╭─ DATA SEGMENT
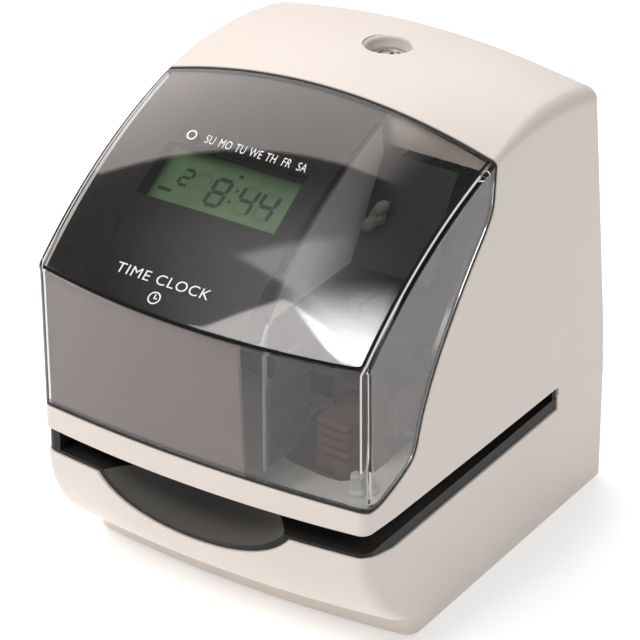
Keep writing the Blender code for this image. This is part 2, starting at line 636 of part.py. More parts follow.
def make_belt(rubber, brass, steel, dark):
    left, right = PULLEY_X

    def loop(radius):
        points = []
        for x, start in ((right, -90.0), (left, 90.0)):
            for i in range(13):
                a = math.radians(start + 15.0 * i)
                points.append((x + radius * math.cos(a), BELT_Y + radius * math.sin(a)))
        return points

    belt = prism("drive_belt", loop(PULLEY_RADIUS + 1.3), BELT_Z, BELT_Z + 5.0, 'Z', rubber)
    boolean(belt, cutter(prism("belt_inside", loop(PULLEY_RADIUS + GAP), 90.0, 110.0, 'Z')))
    for tag, x, bore in (("drive_pulley", left, 1.9), ("idler_pulley", right, 2.4)):
        pulley = smooth(lathe(tag, [(7.0, BELT_Z - 0.4), (7.0, BELT_Z + 5.6)], (x, BELT_Y), brass))
        boolean(pulley, cutter(cylinder(tag + "_bore", (x, BELT_Y), bore, 90.0, 110.0, 'Z', count=16)))
    outline = [(11.2, 70.2), (12.0, 71.0), (12.0, 95.6), (11.4, 96.4), (4.0, 96.4), (4.0, 97.2), (1.5, 97.2),
               (1.5, 104.4)]
    motor = lathe("drive_motor", outline, (left, BELT_Y), dark)
    smooth(motor)
    smooth(lathe("idler_pin", [(2.0, 97.0), (2.0, 104.6)], (right, BELT_Y), steel, count=16))
    box("pulley_bridge", (-61.6, 61.6), (2.0, 22.0), (105.0, 106.6), steel)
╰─
THE EXERCISE = Return the lines above exactly, keeping every word.

SOLUTION =
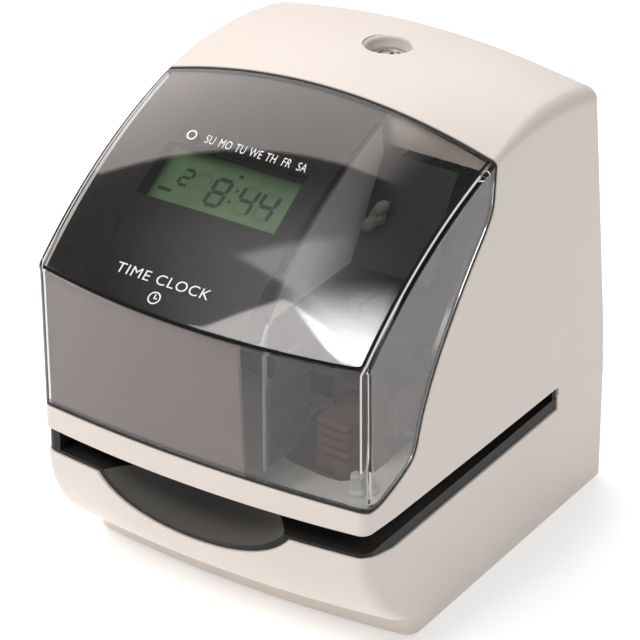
Keep writing the Blender code for this image. This is part 2, starting at line 636 of part.py. More parts follow.
def make_belt(rubber, brass, steel, dark):
    left, right = PULLEY_X

    def loop(radius):
        points = []
        for x, start in ((right, -90.0), (left, 90.0)):
            for i in range(13):
                a = math.radians(start + 15.0 * i)
                points.append((x + radius * math.cos(a), BELT_Y + radius * math.sin(a)))
        return points

    belt = prism("drive_belt", loop(PULLEY_RADIUS + 1.3), BELT_Z, BELT_Z + 5.0, 'Z', rubber)
    boolean(belt, cutter(prism("belt_inside", loop(PULLEY_RADIUS + GAP), 90.0, 110.0, 'Z')))
    for tag, x, bore in (("drive_pulley", left, 1.9), ("idler_pulley", right, 2.4)):
        pulley = smooth(lathe(tag, [(7.0, BELT_Z - 0.4), (7.0, BELT_Z + 5.6)], (x, BELT_Y), brass))
        boolean(pulley, cutter(cylinder(tag + "_bore", (x, BELT_Y), bore, 90.0, 110.0, 'Z', count=16)))
    outline = [(11.2, 70.2), (12.0, 71.0), (12.0, 95.6), (11.4, 96.4), (4.0, 96.4), (4.0, 97.2), (1.5, 97.2),
               (1.5, 104.4)]
    motor = lathe("drive_motor", outline, (left, BELT_Y), dark)
    smooth(motor)
    smooth(lathe("idler_pin", [(2.0, 97.0), (2.0, 104.6)], (right, BELT_Y), steel, count=16))
    box("pulley_bridge", (-61.6, 61.6), (2.0, 22.0), (105.0, 106.6), steel)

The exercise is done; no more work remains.